Whether a utility would actually go that route would depend a lot on the specific economic and policy situation. If Diablo Canyon’s owner, Pacific Gas and Electric Company, were denied a new license, it could decide to replace the plant with renewables instead of natural gas; California’s renewable portfolio standard might push the utility in that direction. But in other states and regions, depending on the policies in place and the costs of gas versus renewables, utilities might be more likely to turn to gas instead of wind and solar.

There’s also the prospect of building new nuclear plants, but that’s extremely expensive too. Under current conditions, it would be completely uneconomical without loan guarantees provided by the federal government. At nuclear power plants currently under construction in Georgia and South Carolina, costs have already run way beyond initial projections. Jacobson argues that federal nuclear loan guarantees should be ended and the funds used instead to support development of renewables.

How the nuclear phaseout fits into Sanders’ bigger plan

Sanders’ critics are right to note that under the current set of policies in place in the U.S., renewables won’t account for a majority of our energy portfolio for at least another two decades, so it’s not safe to assume that a retired nuclear plant would be replaced by clean energy. In that context, lopping 20 years off the life of a nuclear reactor may very well mean higher carbon emissions than if you relicensed it.

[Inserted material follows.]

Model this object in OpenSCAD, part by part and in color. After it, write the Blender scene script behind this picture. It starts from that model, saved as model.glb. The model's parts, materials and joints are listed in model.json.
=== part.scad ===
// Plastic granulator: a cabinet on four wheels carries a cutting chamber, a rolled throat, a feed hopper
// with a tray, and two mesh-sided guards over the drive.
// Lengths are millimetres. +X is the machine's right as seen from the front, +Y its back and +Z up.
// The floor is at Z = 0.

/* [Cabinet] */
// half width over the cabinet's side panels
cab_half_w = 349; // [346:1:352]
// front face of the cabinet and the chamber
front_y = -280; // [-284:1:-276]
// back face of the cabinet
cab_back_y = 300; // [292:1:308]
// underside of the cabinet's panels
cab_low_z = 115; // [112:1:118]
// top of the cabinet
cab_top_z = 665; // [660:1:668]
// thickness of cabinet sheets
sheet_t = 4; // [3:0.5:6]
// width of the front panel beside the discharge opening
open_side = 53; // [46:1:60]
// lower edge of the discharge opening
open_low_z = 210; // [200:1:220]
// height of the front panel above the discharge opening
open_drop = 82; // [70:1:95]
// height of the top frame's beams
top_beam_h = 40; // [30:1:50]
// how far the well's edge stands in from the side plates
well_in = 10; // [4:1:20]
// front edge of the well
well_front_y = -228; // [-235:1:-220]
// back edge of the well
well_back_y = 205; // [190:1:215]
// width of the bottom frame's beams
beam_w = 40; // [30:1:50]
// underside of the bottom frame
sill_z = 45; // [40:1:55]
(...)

But Sanders’ desire to phase out nuclear power makes a lot more sense in the context of his broader climate and energy plan. He would make fossil fuels more expensive through a carbon tax, and make major investments in clean energy, so renewables would be better poised to replace power lost from shuttered nuclear plants.

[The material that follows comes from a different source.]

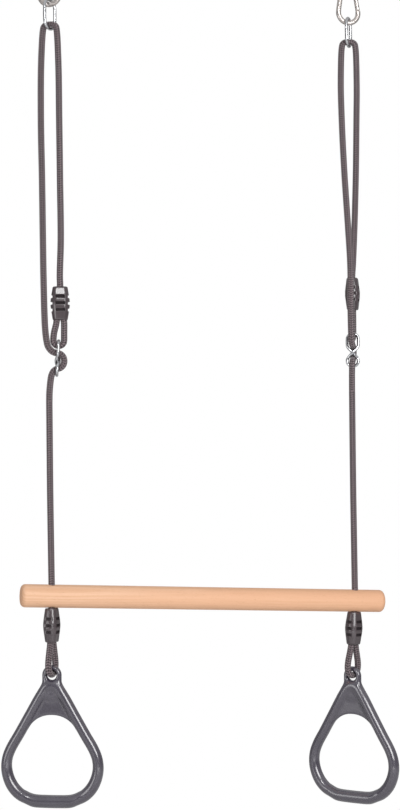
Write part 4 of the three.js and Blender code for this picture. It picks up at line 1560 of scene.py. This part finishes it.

The sticking point, of course, is that even if Sanders got to the White House, he wouldn’t get a cooperative Congress, so his larger climate plan would not be enacted. In that case, deciding whether to relicense nuclear plants would be a trickier matter.

The Sanders campaign declined to comment directly on what Sanders would do if he were president and found himself in that situation, offering only this emailed statement from spokesman Karthik Ganapathy: “Sen. Sanders knows there are lots of reasons why nuclear power is a bad idea. Whether it’s the exceptional destructiveness of uranium mining, the fact that there’s no good way to store nuclear waste or the lingering risk of a tragedy like Fukushima or Chernobyl in the U.S., the truth is: nuclear power is a cure worse than the disease. Safer, cleaner energy sources like wind and solar will help us meet America’s energy needs while protecting the health of our people and combatting the threat of climate change.”

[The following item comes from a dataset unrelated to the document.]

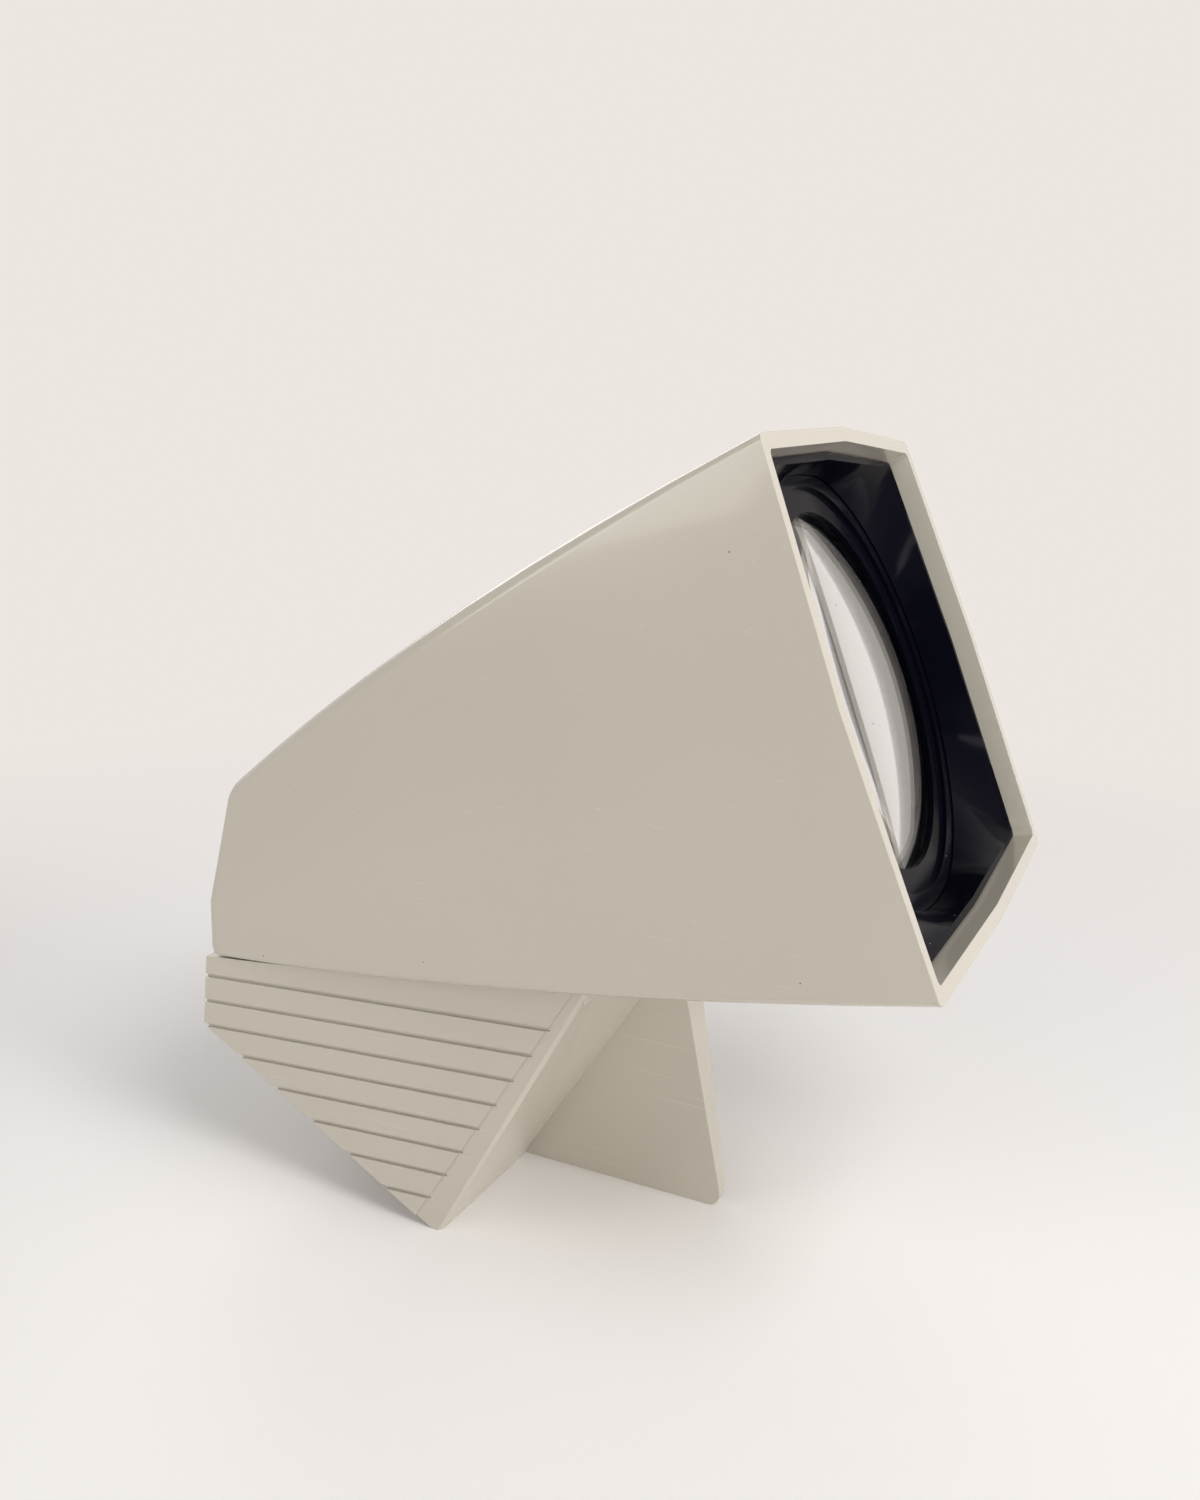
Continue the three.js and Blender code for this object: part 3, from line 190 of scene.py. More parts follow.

Those views put Sanders right in line with environmental groups like the Sierra Club and Greenpeace, which oppose nuclear power across the board.

Some other green groups take a more nuanced approach. NRDC, for example, supports relicensing plants in situations where it’s safer and the plants can’t yet be replaced by renewable energy, and it calls for rejecting those — such as Indian Point in Westchester, N.Y. — that are uniquely dangerous. Alexander Ochs, senior director of climate and energy at the Worldwatch Institute, says we should put a moratorium on new nuclear plant construction and subject existing plants to “the closest safety scrutiny.” In the end, while these policy positions are based on a different analysis than Sanders’, they differ from his in degree more than in kind: they would hasten the natural death of nuclear energy, only more slowly than Sanders would, in the interest of limiting short-term emissions.

While Sanders’ nuclear power phaseout might not be the best idea from a climate perspective, it’s not actually the shallow hippie caricature that his critics describe.